Mary Ellen Pleasant (19 August 1814 – 4 January 1904) was a successful 19th-century American entrepreneur, financier, real estate magnate and abolitionist whose life is shrouded in mystery.
She identified herself as "a capitalist by profession" in the 1890 United States Census.
She was nicknamed "Mammy Pleasant" in San Francisco because of the many years she spent in servitude.
The press also called her "Mammy" Pleasant but she did not approve: "I don't like to be called mammy by everybody.
Put.
that.
down.
I am not mammy to everybody in California.
I received a letter from a pastor in Sacramento.
It was addressed to Mammy Pleasant.
I wrote back to him on his own paper that my name was Mrs.
Mary E.
Pleasant.
I wouldn't waste any of my paper on him." In her autobiography, published in San Francisco's Pandex of the Press in January 1902, she said her mother was a full blooded Louisiana Negress and her father was a native Kanaka (Hawaiian), and when she was six, she was sent to Nantucket to live with a Quaker woman named Hussey.

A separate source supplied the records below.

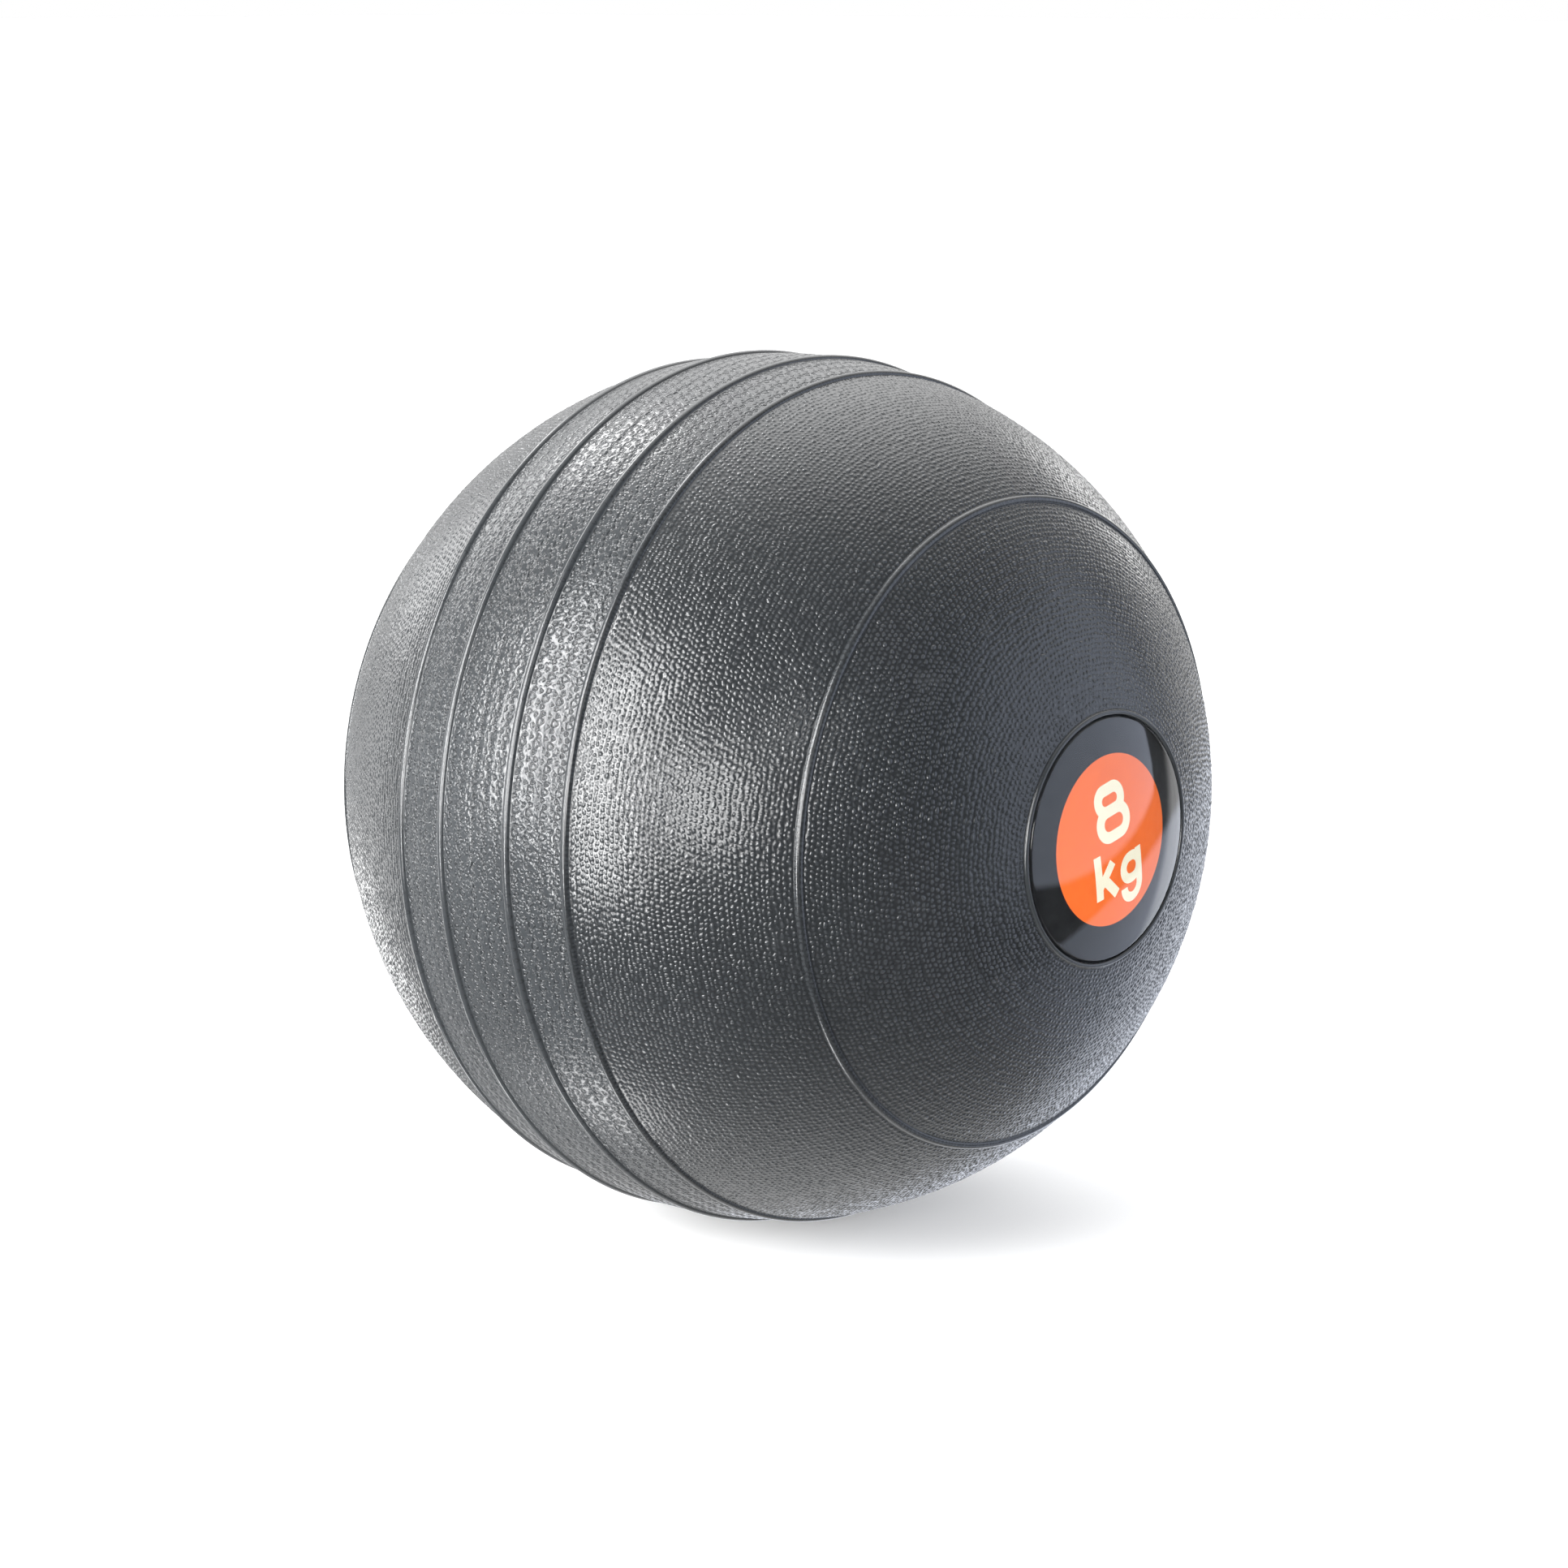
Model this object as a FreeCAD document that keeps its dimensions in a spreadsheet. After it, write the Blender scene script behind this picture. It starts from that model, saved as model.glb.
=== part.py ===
import FreeCAD, Part
import math
import os
import Sketcher

# An 8 kg dead-bounce medicine ball: a thick moulded shell with raised ribs, part filled with loose iron
# sand through a port that the front badge covers. The origin is the ball's centre. The mould axis is Y and
# runs through both badges; the front badge, which carries the weight, faces -Y, and +Z is up.

DIMENSIONS = {  # millimetres, and degrees for the angles
    "ball_radius": 115.0,  # outside of the shell at the equator, without the ribs
    "cap_radius": 110.0,  # section radius of each polar cap, which makes the ball a little oval
    "cap_join": 30.0,  # latitude where the caps meet the round middle of the ball
    "cavity_radius": 105.0,
    "rib_radius": 1.25,
    "rib_sink": 0.40,  # how far each rib's centre lies under the surface
    "inner_rib_angle": 5.7,
    "middle_rib_angle": 14.4,
    "outer_rib_angle": 44.4,  # turned about the cap's own centre
    "seat_radius": 31.4,  # round recess for a badge
    "seat_floor": 111.3,
    "lip_radius": 0.65,
    "port_radius": 8.0,
    "plug_head_radius": 13.0,
    "plug_head_depth": 2.5,
    "fit_gap": 0.05,
    "fill_radius": 104.6,
    "fill_level": 2.9,  # how far the sand's surface lies below the centre
    "pad_radius": 29.5,
    "pad_top": 112.0,
    "badge_radius": 30.9,
    "badge_top": 112.5,
    "print_radius": 21.9,
    "print_depth": 0.25,  # the printed layer is flush with the badge's top
    "dome_crown": 114.5,
    "dome_section_radius": 98.0,
    "dome_edge_round": 0.5,
    "text_roll": 13.5,
    "numeral_stroke": 3.0,
    "letter_stroke": 2.6,
    "letter_height": 11.9,
    "x_height": 8.5,
    "baseline": -13.2,
    "letters_left": -9.6,
    "letters_right": 9.4,
}
FEATURE_SLACK = 5.0  # how far a cutting profile reaches past what it cuts

V = FreeCAD.Vector
doc = FreeCAD.newDocument("medicine_ball")

sheet = doc.addObject("Spreadsheet::Sheet", "Dims")
for row, (alias, value) in enumerate(DIMENSIONS.items(), start=1):
    sheet.set("A%d" % row, alias)
    sheet.set("B%d" % row, str(value))
    sheet.setAlias("B%d" % row, alias)
doc.recompute()


# ------------------------------------------------------------------------------------------- sketches
def new_body(label):
    body = doc.addObject("PartDesign::Body", label)
    body.Label = label
    return body


def new_sketch(body, name, role):
    sketch = body.newObject("Sketcher::SketchObject", name)
    plane = next(f for f in body.Origin.OriginFeatures if f.Role == role)
    sketch.AttachmentSupport = [(plane, "")]
    sketch.MapMode = "FlatFace"
    return sketch


def bind(sketch, kind, where, value, expression):
    """Adds one dimension to a sketch and ties it to the sheet."""
    number = sketch.addConstraint(Sketcher.Constraint(kind, *where, value))
    sketch.setExpression("Constraints[%d]" % number, expression)


def tie(sketch, kind, *where):
    sketch.addConstraint(Sketcher.Constraint(kind, *where))


def arc(sketch, centre, radius, start, end):
    """A circular arc, from one angle in degrees to another, counter-clockwise."""
    circle = Part.Circle(centre, V(0, 0, 1), radius)
    return sketch.addGeometry(Part.ArcOfCircle(circle, math.radians(start), math.radians(end)))


def line(sketch, start, end):
    return sketch.addGeometry(Part.LineSegment(start, end))


def layer_section(sketch, inner, outer, edge):
    """Half section of a round layer between two spheres about the centre. inner, outer and edge name the
    two spheres' radii and the layer's own radius, each as (number, expression)."""
    arcs = []
    for radius, expression in (inner, outer):
        start = math.degrees(math.acos(edge[0] / radius))
        arcs.append(arc(sketch, V(0, 0, 0), radius, start, 90.0))
        tie(sketch, "Coincident", arcs[-1], 3, -1, 1)
        bind(sketch, "Radius", (arcs[-1],), radius, expression)
        tie(sketch, "PointOnObject", arcs[-1], 2, -2)
    points = [(sketch.getPoint(a, 1), sketch.getPoint(a, 2)) for a in arcs]
    rim = line(sketch, points[0][0], points[1][0])
    axis = line(sketch, points[0][1], points[1][1])
    for side, which in ((rim, 1), (axis, 2)):
        tie(sketch, "Coincident", side, 1, arcs[0], which)
        tie(sketch, "Coincident", side, 2, arcs[1], which)
    tie(sketch, "Vertical", rim)
    bind(sketch, "DistanceX", (-1, 1, rim, 1), edge[0], edge[1])


def turned(body, kind, sketch):
    """Turns a sketch all the way round its own upright axis, adding or removing material."""
    feature = body.newObject("PartDesign::" + kind, sketch.Name + "_" + kind.lower())
    feature.Profile = sketch
    feature.ReferenceAxis = (sketch, ["V_Axis"])
    feature.Angle = 360.0
    sketch.Visibility = False
    doc.recompute()
    return feature


def layer(body, name, kind, inner, outer, edge):
    sketch = new_sketch(body, name, "XY_Plane")
    layer_section(sketch, inner, outer, edge)
    return turned(body, kind, sketch)


def from_sheet(alias, offset=0.0):
    """A dimension with an optional fixed offset, as a number and as an expression."""
    return DIMENSIONS[alias] + offset, "Dims.%s + %s" % (alias, offset)


def face_front(item):
    """Pieces are drawn on the +Y pole; half a turn about Z takes them to the front pole."""
    item.Placement = FreeCAD.Placement(V(0, 0, 0), FreeCAD.Rotation(V(0, 0, 1), 180))


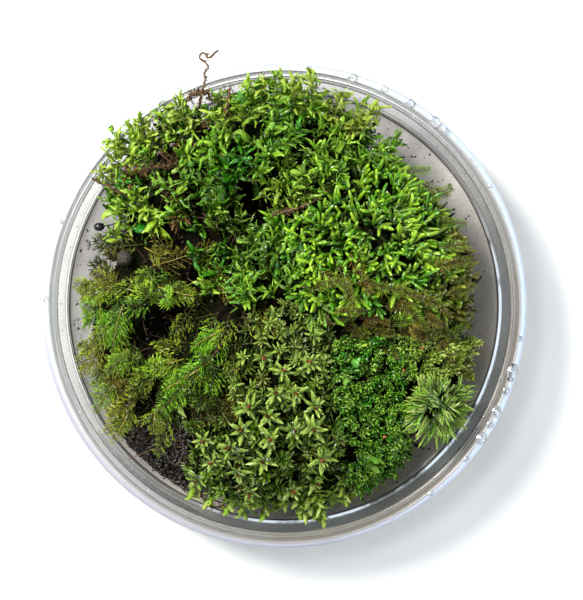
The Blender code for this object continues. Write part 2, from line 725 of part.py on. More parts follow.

She worked on the Underground Railroad across many states and then helped bring it to California during the Gold Rush Era.
She was a friend and financial supporter of John Brown and well known in abolitionist circles.
After the Civil War she took her battles to the courts and won several civil rights victories, one of which was cited and upheld in the 1980s and resulted in her being called "The Mother of Human Rights in California".